I have tremendous leeway on this trip to go with the flow, change my plans, divert my route and take advantage of an opportunity I hadn’t been expecting. All I need to do is make sure I can work. If I have a stable Internet connection, a quiet space, and a comfortable chair Monday through Friday, I’m golden. Outside of that I call the shots and if I decide to change my plans at the last minute, then fuck it - I change my plans. 



I originally sketched out a rough path through all the states, but it’s already changed a dozen times. So far I’ve altered my route to incorporate visits to the Kentucky Derby, Jazzfest, The World Championship Barbecue Cooking contest and the Indianapolis 500 - all of these snap decisions.
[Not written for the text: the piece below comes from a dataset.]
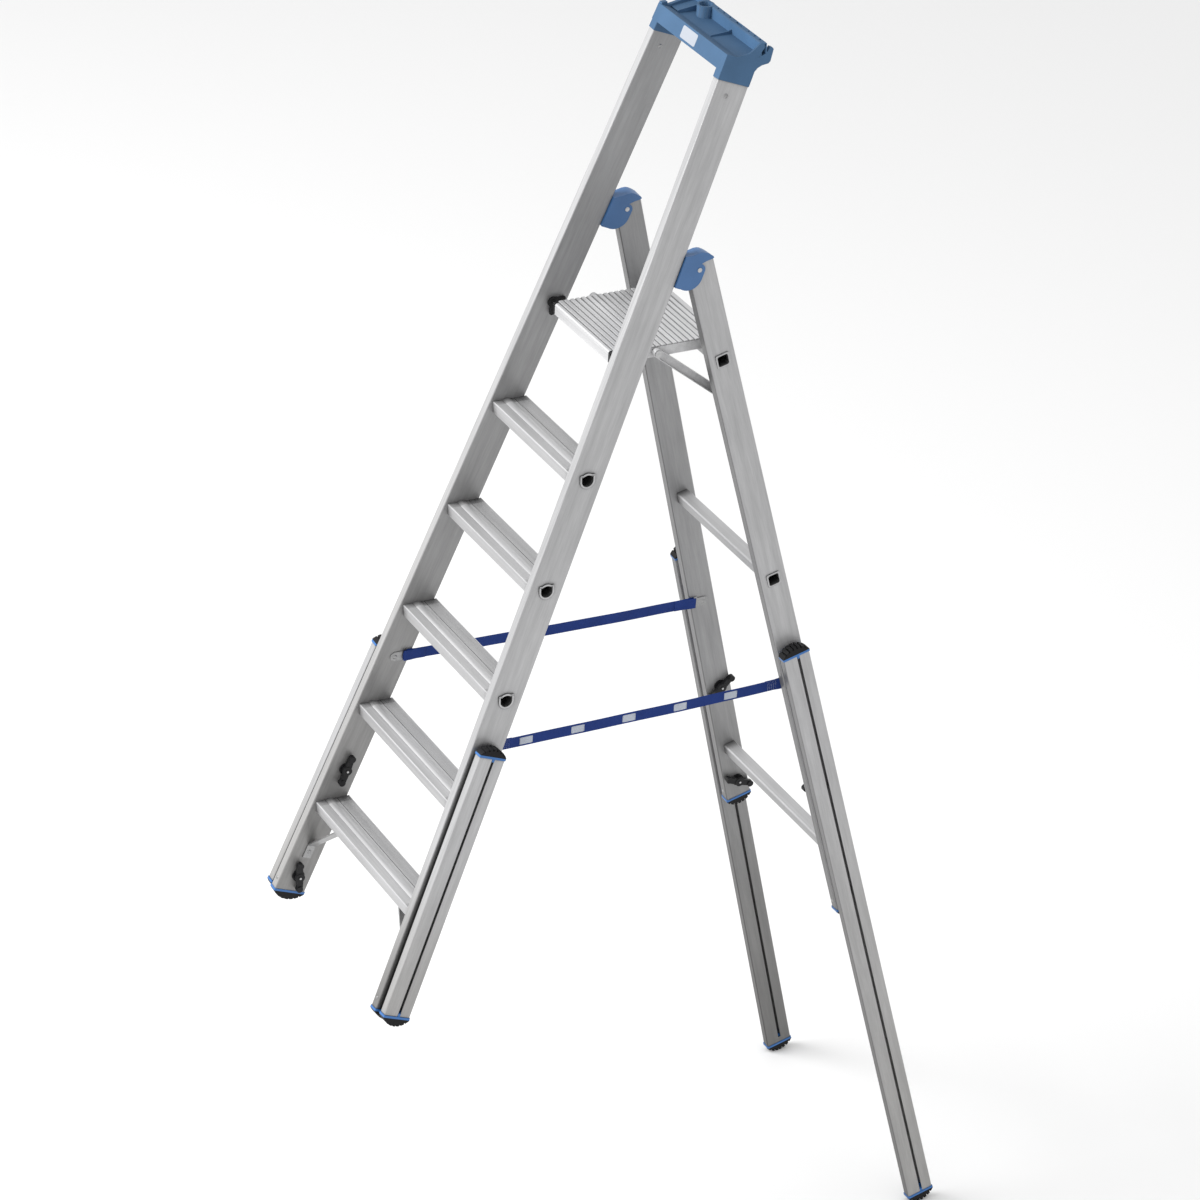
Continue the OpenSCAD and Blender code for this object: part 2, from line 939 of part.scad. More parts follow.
module strap_between(from, to, x_from, x_to) {
    long = norm([to[0] - from[0], to[1] - from[1]]);
    tilt = atan2(to[1] - from[1], to[0] - from[0]);
    yaw = atan2(x_from - x_to, long);
    translate([x_from, from[0], from[1]])
        rotate([tilt, 0, 0])
            rotate([0, 0, yaw])
                translate([-strap_thick, 0, -strap_width / 2])
                    cube([strap_thick, long / cos(yaw), strap_width]);
}

front_strap_y = -430;
front_strap_z = 1384.6;
rear_strap_y = 297;
rear_strap_z = 1369.4;
front_strap_x = 214.5;
rear_strap_x = 209.4;

module strap(lift) {
    gap = 0.3;
    color([0.14, 0.24, 0.5])
        difference() {
            strap_between([front_strap_y, front_strap_z], [rear_strap_y, rear_strap_z + lift],
                front_strap_x, rear_strap_x);
            at_front_bracket() strap_plate(bracket_reach);
            at_rear_bracket(lift)
                translate([-2 - gap, 0, -16])
                    cube([2 + 2 * gap, bracket_reach + gap, 32]);
        }
}

// ---------- tray ----------

tray_proud = 1.4;
tray_well = 2843;
tray_deck = 2868.5;
tray_skin = 2.6;
well_back = 157;
deck_back = 171.5;
sleeve_up = 2117.5;
fascia_low = on_fascia(2131);
fascia_top = on_fascia(2167);

// Point of the fascia plane, Y and Z, at a distance up the front slope
function on_fascia(up) = [
    front_foot_y + up * sin(front_lean) - tray_proud * cos(front_lean),
    front_foot_z + up * cos(front_lean) + tray_proud * sin(front_lean)];

// Section through the tray: fascia, sloping ledge, well floor, tall rear wall and deck
module tray_section() {
    polygon([fascia_low, fascia_top, [82.5, 2856], [102, 2847], [109, tray_well],
        [well_back, tray_well], [well_back, tray_deck - 2], [well_back + 2, tray_deck],
        [deck_back - 2, tray_deck], [deck_back, tray_deck - 2], [deck_back, 2846],
        [deck_back - tray_skin, 2846], [deck_back - tray_skin, tray_deck - tray_skin],
        [well_back + tray_skin, tray_deck - tray_skin],
        [well_back + tray_skin, tray_well - tray_skin], [108, tray_well - tray_skin],
        [100, 2845], [82.5, 2852.6], [81, 2851.5],
        fascia_low + [tray_skin, 0]]);
}

// Side plate above the sleeve, with the rear hook finger
module tray_side_outline() {
    polygon([fascia_low, fascia_top, [82.5, 2855], [101, 2847], [132, 2850], [147, 2860],
        [158, tray_deck],
        [165.5, tray_deck], [167.4, 2858.5], [160, 2850], [153.2, 2839], [168.5, 2844.6],
        [174.3, 2849.6], [180, 2857.6], [186.5, 2854.7], [187.7, 2851.6], [181.2, 2827],
        [176.3, 2822.8], [161.8, 2821], [151.7, 2816.6], [143.9, 2808.9], [137.8, 2792],
        [100, 2800]]);
}

// Room between the outer planes of the two sleeves, grown by the given distance
module tray_width_limit(grow) {
    bottom = front_foot_half + grow / cos(flare);
    low = sleeve_up - 40;
    high = front_stile_length + 120;
    translate([0, front_foot_y, front_foot_z])
        rotate([-front_lean, 0, 0])
            translate([0, 3 * stile_depth, 0])
                rotate([90, 0, 0])
                    linear_extrude(height = 4 * stile_depth)
                        polygon([[-bottom + low * tan(flare), low],
                            [bottom - low * tan(flare), low],
                            [bottom - high * tan(flare), high],
                            [-bottom + high * tan(flare), high]]);
}

module tray_sleeve() {
    on_front()
        translate([-stile_thick - tray_proud, -tray_proud, sleeve_up])
            linear_extrude(height = front_stile_length - sleeve_up + 4)
                rounded(stile_thick + 2 * tray_proud, stile_depth + 2 * tray_proud, corner);
}

// Cavity of the sleeve that takes the stile
module tray_socket() {
    on_front()
        translate([-stile_thick, 0, 0])
            linear_extrude(height = front_stile_length + 0.5)
                rounded(stile_thick, stile_depth, corner);
}

module tray_ends() {
    end_wall = 4.5;
    hook_thick = 10;
    hook_back = 14;
    intersection() {
        difference() {
            along_x(-200, 200) tray_side_outline();
            tray_width_limit(tray_proud - end_wall);
        }
        tray_width_limit(tray_proud);
    }
    intersection() {
        difference() {
            along_x(-200, 200)
                intersection() {
                    tray_side_outline();
                    translate([well_back + 1, tray_well - 30]) square([60, 60]);
                }
            tray_width_limit(tray_proud - hook_thick);
        }
        tray_width_limit(tray_proud);
    }
    intersection() {
        difference() {
            along_x(-200, 200)
                polygon([[150, 2820], [161.8, 2822], [deck_back, 2832],
                    [deck_back, tray_deck - 4], [well_back, tray_deck - 4],
                    [well_back, tray_well - 2], [150, tray_well - 2]]);
            tray_width_limit(tray_proud - hook_back);
        }
        tray_width_limit(tray_proud - hook_thick + 0.01);
    }
    both_sides() tray_sleeve();
}

module tray_deck_slots() {
    for (x = [-49, -24, 1, 81, 107, 128])
        translate([x - 2.5, 163, tray_deck - 12]) cube([5, 5, 20]);
    translate([28, 163, tray_deck - 12]) cube([26, 5, 20]);
}

// Raised left end of the tray, with its corner block
module tray_left_end() {
    along_x(-160, -140)
        polygon([[84, 2855], [96, 2851], [well_back, tray_deck - 4],
            [well_back, tray_well - tray_skin], [108, tray_well - tray_skin],
            [100, 2845], [86, 2850]]);
    along_x(-160, -112)
        polygon([[104, 2848.5], [well_back, 2856], [well_back, tray_well - 1],
            [108, tray_well - 1]]);
    translate([-160, 80.5, 2850]) cube([22, 13.5, 10]);
}

module tray() {
    cup_x = -81;
    cup_y = 152.5;
    boss = cup_radius + 4.5;
    divider_x = 24;
    color([0.4, 0.52, 0.66])
        difference() {
            union() {
                intersection() {
                    union() {
                        along_x(-160, 160) tray_section();
                        tray_left_end();
                        along_x(divider_x - 1.5, divider_x + 1.5)
                            polygon([[106, tray_well - 1], [well_back + 1, tray_well - 1],
                                [well_back + 1, tray_well + 9], [150, tray_well + 6],
                                [108, tray_well + 3]]);
                        translate([cup_x, cup_y, tray_well - 6])
                            cylinder(r = boss, h = tray_deck - tray_well + 6);
                    }
                    tray_width_limit(tray_proud);
                }
                tray_ends();
            }
            translate([cup_x, cup_y, tray_well - 3])
                cylinder(r = cup_radius, h = 80);
            tray_deck_slots();
            both_sides() tray_socket();
        }
}

// ---------- nodes ----------

other_side() front_stile();  // front_stile_left
front_stile();  // front_stile_right
tread(0);  // tread_1
tread(1);  // tread_2
tread(2);  // tread_3
tread(3);  // tread_4
tread(4);  // tread_5
tray();
other_side() hinge_block();  // hinge_block_left
hinge_block();  // hinge_block_right
hinge_pins();
front_feet();
front_foot_rims();
front_strap_brackets();
front_rivets();
tread_braces();
platform_bolts();
front_clamp_bolts();
front_guides();
other_side() strap(0);  // strap_left
strap(right_strap_lift);  // strap_right
other_side() rear_stile(0);  // rear_stile_left
rear_stile(right_strap_lift);  // rear_stile_right
cross_bar(cross_bars[0]);  // cross_bar_top
cross_bar(cross_bars[1]);  // cross_bar_middle
cross_bar(cross_bars[2]);  // cross_bar_low
rear_feet();
rear_foot_rims();
rear_strap_brackets();
rear_rivets();
strut_pins();
rear_clamp_bolts();
rear_guides();
hinge_bushes();
platform();
platform_clips();
other_side() strut();  // strut_left
strut();  // strut_right
strut_pivots();
color("silver") other_side() at_front_slider() slider_section(front_slider_length);  // slider_front_left
color("blue") other_side() at_front_slider() slider_rims(front_slider_length);  // slider_front_left_rims
color("black") other_side() at_front_slider() slider_rubber(front_slider_length);  // slider_front_left_rubber
color("silver") at_front_slider() slider_section(front_slider_length);  // slider_front_right
color("blue") at_front_slider() slider_rims(front_slider_length);  // slider_front_right_rims
color("black") at_front_slider() slider_rubber(front_slider_length);  // slider_front_right_rubber
color("silver") other_side() at_rear_slider() slider_section(rear_slider_length);  // slider_rear_left
color("blue") other_side() at_rear_slider() slider_rims(rear_slider_length);  // slider_rear_left_rims
color("black") other_side() at_rear_slider() slider_rubber(rear_slider_length);  // slider_rear_left_rubber
color("silver") at_rear_slider() slider_section(rear_slider_length);  // slider_rear_right
color("blue") at_rear_slider() slider_rims(rear_slider_length);  // slider_rear_right_rims
color("black") at_rear_slider() slider_rubber(rear_slider_length);  // slider_rear_right_rubber
other_side() knob_on_front(front_knobs[0], 111);  // knob_front_left_low
other_side() knob_on_front(front_knobs[1], 90);  // knob_front_left_high
knob_on_front(front_knobs[0], 60);  // knob_front_right_low
knob_on_front(front_knobs[1], 75);  // knob_front_right_high
other_side() knob_on_rear(rear_knobs[1], 144);  // knob_rear_left_low
other_side() knob_on_rear(rear_knobs[0], 27);  // knob_rear_left_high
knob_on_rear(rear_knobs[1], 126);  // knob_rear_right_low
knob_on_rear(rear_knobs[0], 27);  // knob_rear_right_high
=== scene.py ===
"""Folding platform stepladder with sliding leg extensions: materials, soft straps, stage."""
import math
from collections import namedtuple

import bmesh
import bpy
from mathutils import Matrix, Vector


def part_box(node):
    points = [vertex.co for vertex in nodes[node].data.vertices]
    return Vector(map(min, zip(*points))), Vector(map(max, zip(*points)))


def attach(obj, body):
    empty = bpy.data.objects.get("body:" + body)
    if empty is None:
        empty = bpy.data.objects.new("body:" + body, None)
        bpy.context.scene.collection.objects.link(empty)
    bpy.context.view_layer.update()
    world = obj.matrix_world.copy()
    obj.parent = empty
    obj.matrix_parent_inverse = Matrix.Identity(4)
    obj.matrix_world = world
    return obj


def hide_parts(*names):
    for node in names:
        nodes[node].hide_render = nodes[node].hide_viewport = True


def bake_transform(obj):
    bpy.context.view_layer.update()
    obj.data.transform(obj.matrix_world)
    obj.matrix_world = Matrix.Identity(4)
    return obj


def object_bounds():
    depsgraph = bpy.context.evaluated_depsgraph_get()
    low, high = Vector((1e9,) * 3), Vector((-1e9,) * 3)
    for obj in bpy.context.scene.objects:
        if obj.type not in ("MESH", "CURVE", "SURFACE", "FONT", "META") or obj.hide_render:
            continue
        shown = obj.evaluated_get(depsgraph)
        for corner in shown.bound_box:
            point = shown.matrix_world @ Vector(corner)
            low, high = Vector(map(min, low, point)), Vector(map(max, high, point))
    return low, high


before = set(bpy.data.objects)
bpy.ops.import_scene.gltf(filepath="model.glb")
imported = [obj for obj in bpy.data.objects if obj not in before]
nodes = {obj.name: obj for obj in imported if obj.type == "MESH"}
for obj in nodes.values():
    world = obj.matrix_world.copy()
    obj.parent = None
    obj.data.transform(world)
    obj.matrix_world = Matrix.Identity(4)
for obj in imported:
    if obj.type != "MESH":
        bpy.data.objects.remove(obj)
cad_low, cad_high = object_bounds()
for old in [o for o in bpy.context.scene.objects if o.type in {"CAMERA", "LIGHT"}]:
    bpy.data.objects.remove(old)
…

And that’s just April & May. 



I hadn’t been planning to go to Baker or Death Valley until I was packing the car in Twin Falls to leave. My chance encounter with Liz & James at the Bristlecone General Store connected me with their Instagram follower Stephanie who runs the Paria River Ranch near Kanab, UT. Utah was my next state and I decided to stay with her within 5 minutes. I’m in a lovely cabin on that ranch right now, writing this post.
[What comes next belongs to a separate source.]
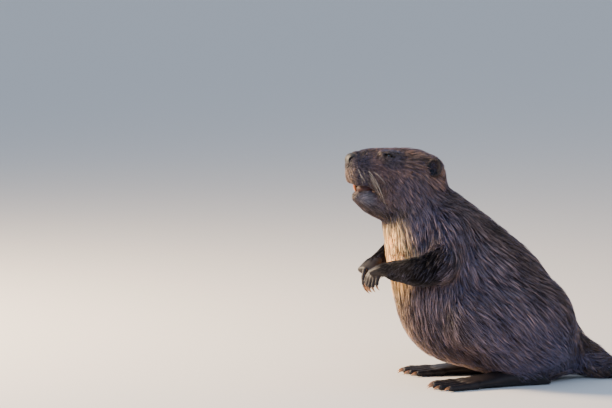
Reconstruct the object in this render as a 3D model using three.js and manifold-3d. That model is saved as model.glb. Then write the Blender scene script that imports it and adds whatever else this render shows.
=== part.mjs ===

There is a wonderful buzz I get when I let circumstance guide me, when I surrender to life’s current. Call it kismet, listening to the universe, god, Beelzebub, whatever - it’s awesome. I missed that buzz because I let it go. I prioritized other things in my life - work, family, comfort, stability. That's not my exes fault, it’s mine. Uncertainty bothers her. She is a researcher and a planner, and so I let her do that. I didn’t realize until now how core embracing the random is to my life and happiness. 



This trip has me feeling alive in a way I haven’t felt in a while. I am back to being SPONTANEOUS and accepting the outcome. Good or bad, it’s always a good story.